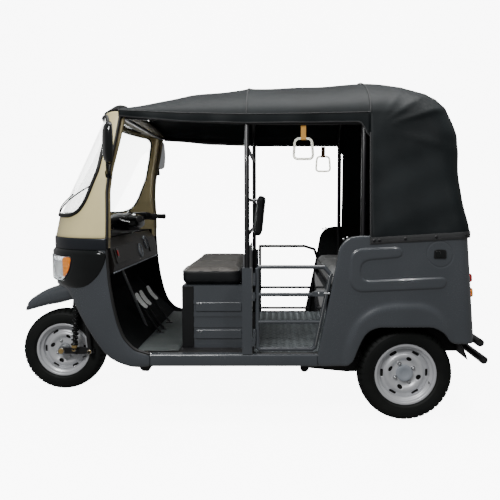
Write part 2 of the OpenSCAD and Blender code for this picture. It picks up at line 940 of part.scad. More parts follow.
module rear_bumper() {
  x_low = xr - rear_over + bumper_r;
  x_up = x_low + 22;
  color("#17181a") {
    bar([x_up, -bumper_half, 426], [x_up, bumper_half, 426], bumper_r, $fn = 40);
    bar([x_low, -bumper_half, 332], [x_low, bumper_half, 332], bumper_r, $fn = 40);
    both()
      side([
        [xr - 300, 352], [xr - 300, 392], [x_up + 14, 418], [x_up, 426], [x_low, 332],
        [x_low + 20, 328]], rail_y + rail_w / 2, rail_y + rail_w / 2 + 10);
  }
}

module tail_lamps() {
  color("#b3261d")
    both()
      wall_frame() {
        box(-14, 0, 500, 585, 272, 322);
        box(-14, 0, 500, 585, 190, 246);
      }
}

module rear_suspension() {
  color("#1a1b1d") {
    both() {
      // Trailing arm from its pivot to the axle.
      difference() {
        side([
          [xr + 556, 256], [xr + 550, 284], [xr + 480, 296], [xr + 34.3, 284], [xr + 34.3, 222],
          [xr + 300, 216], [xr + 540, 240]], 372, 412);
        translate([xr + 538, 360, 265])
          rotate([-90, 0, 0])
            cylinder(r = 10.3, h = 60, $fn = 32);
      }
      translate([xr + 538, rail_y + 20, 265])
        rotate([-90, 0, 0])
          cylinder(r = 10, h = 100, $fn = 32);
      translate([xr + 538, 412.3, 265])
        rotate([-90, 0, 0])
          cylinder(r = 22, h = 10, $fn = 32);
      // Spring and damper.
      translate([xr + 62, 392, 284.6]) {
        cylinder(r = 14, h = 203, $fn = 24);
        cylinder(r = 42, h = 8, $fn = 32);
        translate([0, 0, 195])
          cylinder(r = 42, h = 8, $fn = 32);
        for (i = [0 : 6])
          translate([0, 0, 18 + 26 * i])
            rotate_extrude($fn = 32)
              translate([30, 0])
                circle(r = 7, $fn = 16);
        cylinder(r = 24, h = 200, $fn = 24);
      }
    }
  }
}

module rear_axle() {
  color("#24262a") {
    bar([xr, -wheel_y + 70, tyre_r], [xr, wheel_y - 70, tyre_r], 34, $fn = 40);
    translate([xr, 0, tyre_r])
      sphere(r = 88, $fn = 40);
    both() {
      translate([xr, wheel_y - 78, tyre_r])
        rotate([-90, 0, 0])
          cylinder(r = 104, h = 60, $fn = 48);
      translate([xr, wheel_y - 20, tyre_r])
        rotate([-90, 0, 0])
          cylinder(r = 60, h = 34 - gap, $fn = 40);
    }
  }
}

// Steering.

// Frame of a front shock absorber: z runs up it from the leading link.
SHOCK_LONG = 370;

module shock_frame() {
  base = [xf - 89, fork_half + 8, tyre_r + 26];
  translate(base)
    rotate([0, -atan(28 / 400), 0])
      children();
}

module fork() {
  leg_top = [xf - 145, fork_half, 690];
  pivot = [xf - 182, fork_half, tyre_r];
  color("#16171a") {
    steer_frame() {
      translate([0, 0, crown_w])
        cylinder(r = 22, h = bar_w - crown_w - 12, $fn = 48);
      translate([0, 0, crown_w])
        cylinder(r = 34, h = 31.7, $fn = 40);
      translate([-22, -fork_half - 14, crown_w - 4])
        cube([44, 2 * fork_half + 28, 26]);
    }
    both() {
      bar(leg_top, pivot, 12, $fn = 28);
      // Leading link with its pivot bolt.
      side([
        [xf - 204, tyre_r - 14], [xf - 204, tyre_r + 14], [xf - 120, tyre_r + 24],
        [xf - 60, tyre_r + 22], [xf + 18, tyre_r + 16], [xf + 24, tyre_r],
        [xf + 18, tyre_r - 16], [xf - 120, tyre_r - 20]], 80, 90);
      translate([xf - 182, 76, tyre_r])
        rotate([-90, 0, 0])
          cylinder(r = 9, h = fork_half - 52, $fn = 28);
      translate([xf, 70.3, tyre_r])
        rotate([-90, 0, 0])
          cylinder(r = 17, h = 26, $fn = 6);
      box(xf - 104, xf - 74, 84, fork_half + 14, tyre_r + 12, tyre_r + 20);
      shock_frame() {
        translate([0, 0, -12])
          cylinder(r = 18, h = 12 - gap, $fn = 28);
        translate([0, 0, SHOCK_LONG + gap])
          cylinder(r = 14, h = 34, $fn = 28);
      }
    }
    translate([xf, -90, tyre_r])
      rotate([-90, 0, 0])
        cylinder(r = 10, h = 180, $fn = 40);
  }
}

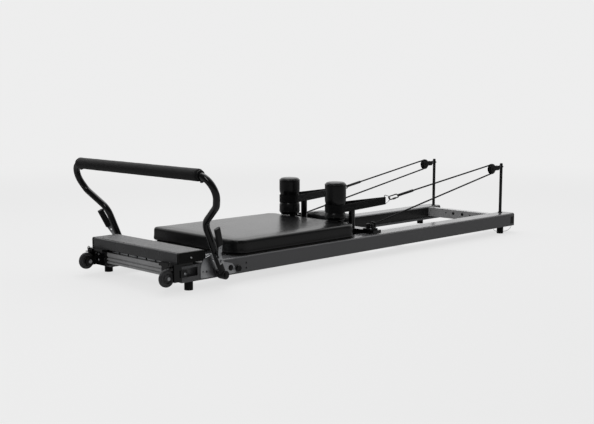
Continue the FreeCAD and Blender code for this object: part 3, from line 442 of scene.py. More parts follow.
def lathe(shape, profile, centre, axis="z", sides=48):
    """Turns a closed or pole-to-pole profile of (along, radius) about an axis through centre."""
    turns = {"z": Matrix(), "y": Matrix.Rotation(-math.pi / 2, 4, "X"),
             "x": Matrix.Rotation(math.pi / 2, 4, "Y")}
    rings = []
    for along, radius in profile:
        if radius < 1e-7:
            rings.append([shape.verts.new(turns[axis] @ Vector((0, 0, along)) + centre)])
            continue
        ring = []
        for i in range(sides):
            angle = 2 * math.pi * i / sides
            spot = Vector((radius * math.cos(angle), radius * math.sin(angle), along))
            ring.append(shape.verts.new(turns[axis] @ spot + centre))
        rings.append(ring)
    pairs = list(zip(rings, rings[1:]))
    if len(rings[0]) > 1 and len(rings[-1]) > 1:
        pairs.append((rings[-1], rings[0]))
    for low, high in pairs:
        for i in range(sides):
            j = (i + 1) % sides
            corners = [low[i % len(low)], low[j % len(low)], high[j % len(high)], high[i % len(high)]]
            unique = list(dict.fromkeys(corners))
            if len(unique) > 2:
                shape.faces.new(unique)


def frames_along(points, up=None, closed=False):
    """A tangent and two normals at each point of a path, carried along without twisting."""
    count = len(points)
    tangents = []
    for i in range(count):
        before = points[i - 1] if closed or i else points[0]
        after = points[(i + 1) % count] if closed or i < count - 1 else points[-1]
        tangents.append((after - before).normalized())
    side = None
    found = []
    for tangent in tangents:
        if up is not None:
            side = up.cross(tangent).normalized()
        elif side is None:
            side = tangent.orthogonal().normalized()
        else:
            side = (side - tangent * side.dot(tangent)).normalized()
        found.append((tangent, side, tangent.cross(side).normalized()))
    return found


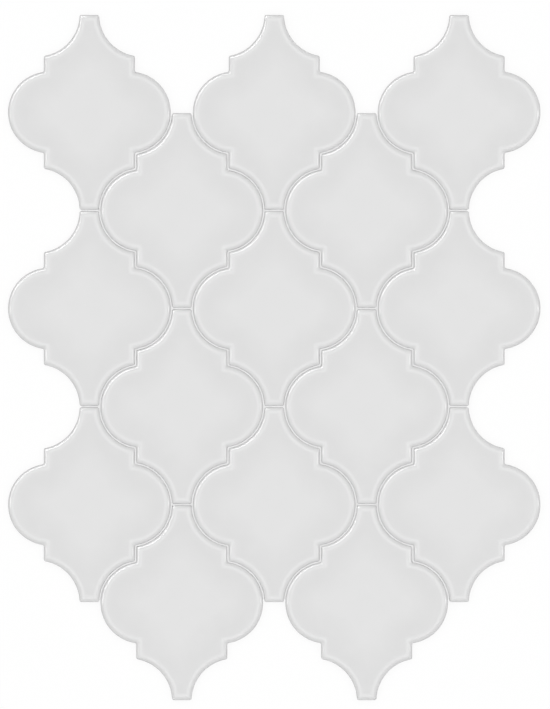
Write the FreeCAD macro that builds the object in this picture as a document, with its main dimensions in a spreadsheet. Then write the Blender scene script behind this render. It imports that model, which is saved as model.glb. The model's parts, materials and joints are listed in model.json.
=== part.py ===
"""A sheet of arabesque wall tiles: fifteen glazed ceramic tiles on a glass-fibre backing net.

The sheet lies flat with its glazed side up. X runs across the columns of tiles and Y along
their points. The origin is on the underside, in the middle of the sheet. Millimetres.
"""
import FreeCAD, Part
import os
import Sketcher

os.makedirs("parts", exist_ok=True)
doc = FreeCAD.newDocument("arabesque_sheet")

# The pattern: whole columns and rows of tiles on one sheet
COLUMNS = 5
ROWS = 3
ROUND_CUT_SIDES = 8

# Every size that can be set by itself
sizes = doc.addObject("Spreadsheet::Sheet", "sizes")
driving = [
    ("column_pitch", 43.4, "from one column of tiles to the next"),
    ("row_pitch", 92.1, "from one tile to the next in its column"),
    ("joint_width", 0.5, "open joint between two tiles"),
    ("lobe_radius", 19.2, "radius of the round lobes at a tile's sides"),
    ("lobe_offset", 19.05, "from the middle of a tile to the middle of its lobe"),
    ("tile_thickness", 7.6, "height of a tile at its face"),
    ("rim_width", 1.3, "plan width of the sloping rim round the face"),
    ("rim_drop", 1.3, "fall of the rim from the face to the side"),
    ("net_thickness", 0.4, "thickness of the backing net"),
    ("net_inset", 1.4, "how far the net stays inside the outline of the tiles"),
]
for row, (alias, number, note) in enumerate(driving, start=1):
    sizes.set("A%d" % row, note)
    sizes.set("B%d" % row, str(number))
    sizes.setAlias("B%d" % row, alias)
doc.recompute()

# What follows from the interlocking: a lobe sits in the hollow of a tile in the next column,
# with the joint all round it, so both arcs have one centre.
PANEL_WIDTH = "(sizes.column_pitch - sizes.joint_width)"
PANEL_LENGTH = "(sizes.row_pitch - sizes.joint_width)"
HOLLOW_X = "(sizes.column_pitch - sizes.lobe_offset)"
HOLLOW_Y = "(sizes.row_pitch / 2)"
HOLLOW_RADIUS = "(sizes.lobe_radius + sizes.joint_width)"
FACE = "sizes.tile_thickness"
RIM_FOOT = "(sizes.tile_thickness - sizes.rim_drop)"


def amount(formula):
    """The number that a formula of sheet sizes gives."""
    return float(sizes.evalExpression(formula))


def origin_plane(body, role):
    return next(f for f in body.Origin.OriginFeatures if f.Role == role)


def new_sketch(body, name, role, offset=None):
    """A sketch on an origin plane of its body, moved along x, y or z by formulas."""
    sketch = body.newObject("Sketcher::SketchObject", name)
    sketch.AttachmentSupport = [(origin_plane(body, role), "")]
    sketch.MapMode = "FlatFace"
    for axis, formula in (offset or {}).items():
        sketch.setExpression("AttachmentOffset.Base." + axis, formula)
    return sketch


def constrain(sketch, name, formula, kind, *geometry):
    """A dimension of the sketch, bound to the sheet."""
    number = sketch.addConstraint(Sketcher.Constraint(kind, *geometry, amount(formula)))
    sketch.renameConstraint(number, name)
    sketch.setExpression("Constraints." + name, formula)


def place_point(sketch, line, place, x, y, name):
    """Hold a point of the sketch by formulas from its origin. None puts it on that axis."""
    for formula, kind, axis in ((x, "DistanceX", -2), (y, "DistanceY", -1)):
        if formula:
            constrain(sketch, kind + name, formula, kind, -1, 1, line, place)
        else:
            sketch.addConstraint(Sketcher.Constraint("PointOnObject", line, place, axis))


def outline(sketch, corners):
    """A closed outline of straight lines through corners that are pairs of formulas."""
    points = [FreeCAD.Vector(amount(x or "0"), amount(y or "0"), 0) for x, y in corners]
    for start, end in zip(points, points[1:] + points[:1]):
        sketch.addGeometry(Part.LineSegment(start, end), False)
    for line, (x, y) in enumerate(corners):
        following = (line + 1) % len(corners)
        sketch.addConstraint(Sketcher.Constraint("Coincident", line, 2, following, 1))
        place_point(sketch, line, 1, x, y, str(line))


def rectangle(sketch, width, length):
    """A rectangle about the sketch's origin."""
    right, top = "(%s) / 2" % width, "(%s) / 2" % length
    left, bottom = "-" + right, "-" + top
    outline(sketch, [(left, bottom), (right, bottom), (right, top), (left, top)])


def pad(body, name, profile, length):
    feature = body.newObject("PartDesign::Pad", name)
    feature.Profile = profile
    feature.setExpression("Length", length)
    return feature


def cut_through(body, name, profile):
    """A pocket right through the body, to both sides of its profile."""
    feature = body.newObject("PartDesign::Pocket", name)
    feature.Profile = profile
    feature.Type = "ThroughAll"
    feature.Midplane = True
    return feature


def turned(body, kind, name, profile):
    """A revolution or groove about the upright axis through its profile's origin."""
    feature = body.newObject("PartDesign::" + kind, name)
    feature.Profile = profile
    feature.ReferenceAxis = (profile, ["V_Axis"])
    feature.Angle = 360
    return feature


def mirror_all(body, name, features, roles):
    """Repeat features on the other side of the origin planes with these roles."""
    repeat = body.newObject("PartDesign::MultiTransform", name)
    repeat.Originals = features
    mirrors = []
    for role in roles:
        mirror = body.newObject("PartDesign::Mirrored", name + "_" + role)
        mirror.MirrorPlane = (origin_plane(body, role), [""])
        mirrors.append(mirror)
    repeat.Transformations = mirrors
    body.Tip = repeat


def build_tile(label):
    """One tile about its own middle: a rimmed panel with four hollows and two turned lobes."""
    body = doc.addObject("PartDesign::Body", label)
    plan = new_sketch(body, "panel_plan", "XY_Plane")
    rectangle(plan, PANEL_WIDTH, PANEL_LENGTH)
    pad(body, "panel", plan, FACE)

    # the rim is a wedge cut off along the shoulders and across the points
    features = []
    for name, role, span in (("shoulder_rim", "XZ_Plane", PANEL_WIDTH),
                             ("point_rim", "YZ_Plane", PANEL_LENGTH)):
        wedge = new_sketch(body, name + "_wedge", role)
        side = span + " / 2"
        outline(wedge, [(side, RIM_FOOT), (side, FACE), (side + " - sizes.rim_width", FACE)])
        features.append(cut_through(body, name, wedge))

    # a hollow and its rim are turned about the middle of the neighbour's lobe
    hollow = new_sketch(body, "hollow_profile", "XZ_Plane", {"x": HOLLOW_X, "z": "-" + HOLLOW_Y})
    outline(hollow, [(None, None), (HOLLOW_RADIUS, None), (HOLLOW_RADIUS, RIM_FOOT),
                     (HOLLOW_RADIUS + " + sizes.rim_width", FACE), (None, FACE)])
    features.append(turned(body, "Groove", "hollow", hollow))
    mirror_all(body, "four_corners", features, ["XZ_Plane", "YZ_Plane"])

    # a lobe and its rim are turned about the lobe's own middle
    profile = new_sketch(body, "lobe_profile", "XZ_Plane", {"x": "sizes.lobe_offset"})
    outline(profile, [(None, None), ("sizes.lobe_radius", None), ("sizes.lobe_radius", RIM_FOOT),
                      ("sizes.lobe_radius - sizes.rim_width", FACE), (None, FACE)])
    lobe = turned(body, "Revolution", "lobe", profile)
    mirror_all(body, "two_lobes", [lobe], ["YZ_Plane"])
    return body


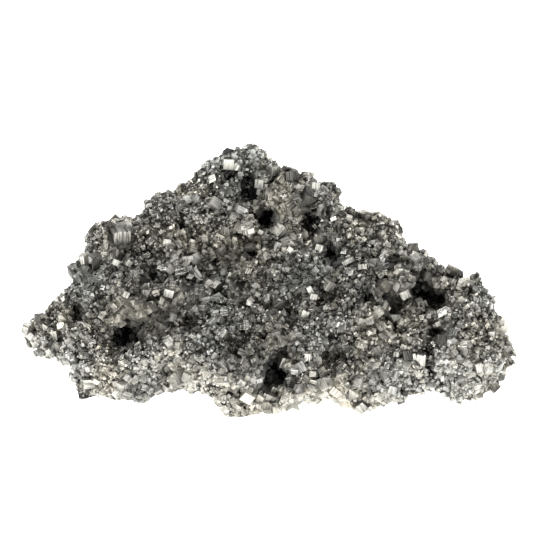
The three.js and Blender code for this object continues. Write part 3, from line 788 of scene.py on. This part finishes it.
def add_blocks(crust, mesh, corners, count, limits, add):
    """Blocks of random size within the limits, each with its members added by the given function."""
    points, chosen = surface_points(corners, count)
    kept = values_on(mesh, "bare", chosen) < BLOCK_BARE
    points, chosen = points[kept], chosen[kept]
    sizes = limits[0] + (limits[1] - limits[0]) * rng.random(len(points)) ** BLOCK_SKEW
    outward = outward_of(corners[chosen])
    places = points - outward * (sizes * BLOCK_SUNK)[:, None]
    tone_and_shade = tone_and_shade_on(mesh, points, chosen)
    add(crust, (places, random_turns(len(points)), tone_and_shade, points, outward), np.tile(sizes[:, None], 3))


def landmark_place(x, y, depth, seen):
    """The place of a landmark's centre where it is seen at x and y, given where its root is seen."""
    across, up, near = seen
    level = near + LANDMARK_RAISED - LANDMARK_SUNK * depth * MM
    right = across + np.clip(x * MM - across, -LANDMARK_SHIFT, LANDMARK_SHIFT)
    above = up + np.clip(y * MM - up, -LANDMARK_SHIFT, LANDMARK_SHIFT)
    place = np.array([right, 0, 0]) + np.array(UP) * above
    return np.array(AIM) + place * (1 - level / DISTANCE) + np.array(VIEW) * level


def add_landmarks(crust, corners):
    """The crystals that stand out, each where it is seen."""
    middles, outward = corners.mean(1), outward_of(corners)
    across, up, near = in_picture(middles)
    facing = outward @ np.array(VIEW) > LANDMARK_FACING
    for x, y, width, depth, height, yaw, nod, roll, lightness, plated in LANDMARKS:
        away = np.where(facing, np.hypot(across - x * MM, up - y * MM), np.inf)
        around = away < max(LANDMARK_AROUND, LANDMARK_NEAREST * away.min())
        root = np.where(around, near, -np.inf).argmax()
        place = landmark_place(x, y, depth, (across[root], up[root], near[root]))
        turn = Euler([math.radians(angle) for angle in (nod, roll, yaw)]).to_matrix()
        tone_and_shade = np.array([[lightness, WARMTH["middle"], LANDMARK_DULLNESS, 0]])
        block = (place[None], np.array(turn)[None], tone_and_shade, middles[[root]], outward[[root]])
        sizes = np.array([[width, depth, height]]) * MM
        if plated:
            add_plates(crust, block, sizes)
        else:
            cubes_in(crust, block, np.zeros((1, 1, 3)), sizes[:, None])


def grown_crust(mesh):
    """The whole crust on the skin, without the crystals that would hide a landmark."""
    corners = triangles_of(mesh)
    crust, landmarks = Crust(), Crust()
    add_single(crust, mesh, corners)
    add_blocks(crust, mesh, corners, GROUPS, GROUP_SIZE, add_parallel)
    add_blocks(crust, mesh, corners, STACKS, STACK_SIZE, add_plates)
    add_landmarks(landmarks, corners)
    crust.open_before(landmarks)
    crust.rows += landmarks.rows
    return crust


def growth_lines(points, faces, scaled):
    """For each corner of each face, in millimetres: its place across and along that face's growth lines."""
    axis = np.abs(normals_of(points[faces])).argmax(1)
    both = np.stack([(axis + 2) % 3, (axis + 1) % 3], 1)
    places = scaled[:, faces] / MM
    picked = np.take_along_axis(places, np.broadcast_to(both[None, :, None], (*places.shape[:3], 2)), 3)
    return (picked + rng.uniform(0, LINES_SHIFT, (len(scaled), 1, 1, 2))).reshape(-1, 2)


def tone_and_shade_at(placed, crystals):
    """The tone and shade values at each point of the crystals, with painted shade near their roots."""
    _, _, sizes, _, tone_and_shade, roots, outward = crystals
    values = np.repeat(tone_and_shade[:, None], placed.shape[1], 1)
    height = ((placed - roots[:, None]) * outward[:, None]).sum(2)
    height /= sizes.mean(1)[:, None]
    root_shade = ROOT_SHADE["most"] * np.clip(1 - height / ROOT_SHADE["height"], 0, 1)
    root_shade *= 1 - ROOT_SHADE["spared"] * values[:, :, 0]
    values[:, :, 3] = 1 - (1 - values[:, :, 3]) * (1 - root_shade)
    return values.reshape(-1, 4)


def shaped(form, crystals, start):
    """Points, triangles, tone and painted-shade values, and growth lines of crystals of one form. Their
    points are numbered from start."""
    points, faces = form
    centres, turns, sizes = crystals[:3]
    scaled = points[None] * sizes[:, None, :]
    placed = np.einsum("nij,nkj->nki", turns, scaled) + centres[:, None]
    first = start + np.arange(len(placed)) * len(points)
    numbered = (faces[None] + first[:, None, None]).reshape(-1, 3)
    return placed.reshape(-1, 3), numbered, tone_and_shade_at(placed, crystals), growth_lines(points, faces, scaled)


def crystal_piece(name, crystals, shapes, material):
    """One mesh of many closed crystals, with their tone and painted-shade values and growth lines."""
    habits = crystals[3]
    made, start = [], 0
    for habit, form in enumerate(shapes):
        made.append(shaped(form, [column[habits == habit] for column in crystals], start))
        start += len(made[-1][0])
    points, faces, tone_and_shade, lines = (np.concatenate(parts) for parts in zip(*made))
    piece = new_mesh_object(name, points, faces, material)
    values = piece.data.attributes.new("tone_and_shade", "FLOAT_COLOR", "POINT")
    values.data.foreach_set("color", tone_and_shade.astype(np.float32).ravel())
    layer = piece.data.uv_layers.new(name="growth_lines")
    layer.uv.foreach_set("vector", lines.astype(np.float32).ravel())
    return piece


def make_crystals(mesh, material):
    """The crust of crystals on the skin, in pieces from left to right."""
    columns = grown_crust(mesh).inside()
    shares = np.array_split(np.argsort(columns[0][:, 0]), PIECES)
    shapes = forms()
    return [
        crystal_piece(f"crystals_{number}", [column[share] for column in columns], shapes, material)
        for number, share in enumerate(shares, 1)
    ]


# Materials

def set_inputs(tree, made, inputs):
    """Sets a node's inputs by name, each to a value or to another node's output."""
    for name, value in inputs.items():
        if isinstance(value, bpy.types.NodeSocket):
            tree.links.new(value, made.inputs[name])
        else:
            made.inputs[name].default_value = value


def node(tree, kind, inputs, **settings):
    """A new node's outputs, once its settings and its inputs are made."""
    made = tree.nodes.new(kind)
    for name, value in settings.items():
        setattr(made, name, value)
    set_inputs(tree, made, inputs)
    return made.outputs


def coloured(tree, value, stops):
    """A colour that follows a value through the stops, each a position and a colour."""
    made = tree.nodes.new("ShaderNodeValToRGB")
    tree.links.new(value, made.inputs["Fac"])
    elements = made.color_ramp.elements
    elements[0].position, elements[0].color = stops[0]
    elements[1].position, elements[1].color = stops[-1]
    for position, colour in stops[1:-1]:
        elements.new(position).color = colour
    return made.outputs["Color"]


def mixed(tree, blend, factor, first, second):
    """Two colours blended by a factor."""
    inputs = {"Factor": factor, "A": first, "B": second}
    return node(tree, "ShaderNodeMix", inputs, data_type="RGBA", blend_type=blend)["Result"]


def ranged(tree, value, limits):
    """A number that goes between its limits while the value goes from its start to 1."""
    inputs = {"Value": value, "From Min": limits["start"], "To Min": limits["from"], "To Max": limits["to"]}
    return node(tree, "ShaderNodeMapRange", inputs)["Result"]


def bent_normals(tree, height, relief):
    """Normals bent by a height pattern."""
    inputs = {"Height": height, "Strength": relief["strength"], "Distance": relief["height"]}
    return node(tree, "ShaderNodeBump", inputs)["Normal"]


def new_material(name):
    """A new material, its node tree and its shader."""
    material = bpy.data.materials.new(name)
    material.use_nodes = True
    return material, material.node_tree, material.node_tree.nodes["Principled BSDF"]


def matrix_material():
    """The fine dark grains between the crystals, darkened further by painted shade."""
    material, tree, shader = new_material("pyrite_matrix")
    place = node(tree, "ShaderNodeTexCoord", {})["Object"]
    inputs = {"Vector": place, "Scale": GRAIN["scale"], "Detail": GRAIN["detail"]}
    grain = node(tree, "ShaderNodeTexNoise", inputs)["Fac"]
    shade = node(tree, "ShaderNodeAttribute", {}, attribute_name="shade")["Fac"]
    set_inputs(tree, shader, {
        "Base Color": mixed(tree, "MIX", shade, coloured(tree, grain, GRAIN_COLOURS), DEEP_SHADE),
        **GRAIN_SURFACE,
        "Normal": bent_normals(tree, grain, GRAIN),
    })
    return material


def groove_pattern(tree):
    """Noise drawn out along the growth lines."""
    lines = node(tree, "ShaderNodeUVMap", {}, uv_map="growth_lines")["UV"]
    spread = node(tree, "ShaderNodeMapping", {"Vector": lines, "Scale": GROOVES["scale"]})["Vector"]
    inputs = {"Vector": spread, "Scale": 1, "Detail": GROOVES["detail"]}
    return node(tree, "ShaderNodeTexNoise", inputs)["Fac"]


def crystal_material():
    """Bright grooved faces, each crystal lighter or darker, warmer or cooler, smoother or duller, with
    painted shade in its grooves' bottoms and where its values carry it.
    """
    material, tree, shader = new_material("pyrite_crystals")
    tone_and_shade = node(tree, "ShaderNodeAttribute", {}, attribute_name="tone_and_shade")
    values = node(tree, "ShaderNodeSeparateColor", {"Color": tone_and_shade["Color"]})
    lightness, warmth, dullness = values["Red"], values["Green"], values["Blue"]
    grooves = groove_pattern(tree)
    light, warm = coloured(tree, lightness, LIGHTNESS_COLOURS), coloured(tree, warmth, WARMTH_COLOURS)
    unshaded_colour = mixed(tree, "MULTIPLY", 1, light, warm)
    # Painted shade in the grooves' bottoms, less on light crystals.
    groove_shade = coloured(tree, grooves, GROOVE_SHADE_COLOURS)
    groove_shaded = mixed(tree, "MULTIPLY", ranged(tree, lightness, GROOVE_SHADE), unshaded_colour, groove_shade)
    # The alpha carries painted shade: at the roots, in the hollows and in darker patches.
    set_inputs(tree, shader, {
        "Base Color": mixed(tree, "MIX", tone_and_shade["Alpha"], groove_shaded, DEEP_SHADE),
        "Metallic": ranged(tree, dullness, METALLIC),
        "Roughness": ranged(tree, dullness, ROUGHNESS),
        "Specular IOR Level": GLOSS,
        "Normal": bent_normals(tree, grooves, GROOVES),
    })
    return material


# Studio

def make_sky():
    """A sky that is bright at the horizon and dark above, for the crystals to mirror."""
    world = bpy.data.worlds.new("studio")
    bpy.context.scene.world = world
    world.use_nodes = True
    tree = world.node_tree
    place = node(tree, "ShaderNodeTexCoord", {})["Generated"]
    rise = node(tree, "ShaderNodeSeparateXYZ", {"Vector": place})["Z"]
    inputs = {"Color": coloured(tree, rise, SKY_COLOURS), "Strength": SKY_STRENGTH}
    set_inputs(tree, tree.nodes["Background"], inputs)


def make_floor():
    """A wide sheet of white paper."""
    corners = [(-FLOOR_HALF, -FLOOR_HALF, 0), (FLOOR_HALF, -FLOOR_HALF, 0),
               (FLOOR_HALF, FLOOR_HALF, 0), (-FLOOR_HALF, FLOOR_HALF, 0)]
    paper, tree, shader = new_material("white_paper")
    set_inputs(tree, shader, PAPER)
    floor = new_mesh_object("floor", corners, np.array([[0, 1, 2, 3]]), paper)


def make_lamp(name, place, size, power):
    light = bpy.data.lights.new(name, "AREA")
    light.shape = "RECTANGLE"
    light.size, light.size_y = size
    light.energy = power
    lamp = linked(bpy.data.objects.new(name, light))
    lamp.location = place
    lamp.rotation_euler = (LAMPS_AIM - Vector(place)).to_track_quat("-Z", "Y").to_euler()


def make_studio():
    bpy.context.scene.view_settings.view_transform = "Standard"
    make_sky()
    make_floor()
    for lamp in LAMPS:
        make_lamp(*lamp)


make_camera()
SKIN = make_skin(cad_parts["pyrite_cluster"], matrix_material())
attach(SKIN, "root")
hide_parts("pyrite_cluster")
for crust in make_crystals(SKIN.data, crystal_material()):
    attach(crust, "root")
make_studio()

[WRITTEN EXERCISE] Repeat, character for character, the lines of the material above from the line with "The three.js and" through the line with "np.tile(sizes[:, None], 3))".

[OUTPUT FOR THIS TASK]
The three.js and Blender code for this object continues. Write part 3, from line 788 of scene.py on. This part finishes it.
def add_blocks(crust, mesh, corners, count, limits, add):
    """Blocks of random size within the limits, each with its members added by the given function."""
    points, chosen = surface_points(corners, count)
    kept = values_on(mesh, "bare", chosen) < BLOCK_BARE
    points, chosen = points[kept], chosen[kept]
    sizes = limits[0] + (limits[1] - limits[0]) * rng.random(len(points)) ** BLOCK_SKEW
    outward = outward_of(corners[chosen])
    places = points - outward * (sizes * BLOCK_SUNK)[:, None]
    tone_and_shade = tone_and_shade_on(mesh, points, chosen)
    add(crust, (places, random_turns(len(points)), tone_and_shade, points, outward), np.tile(sizes[:, None], 3))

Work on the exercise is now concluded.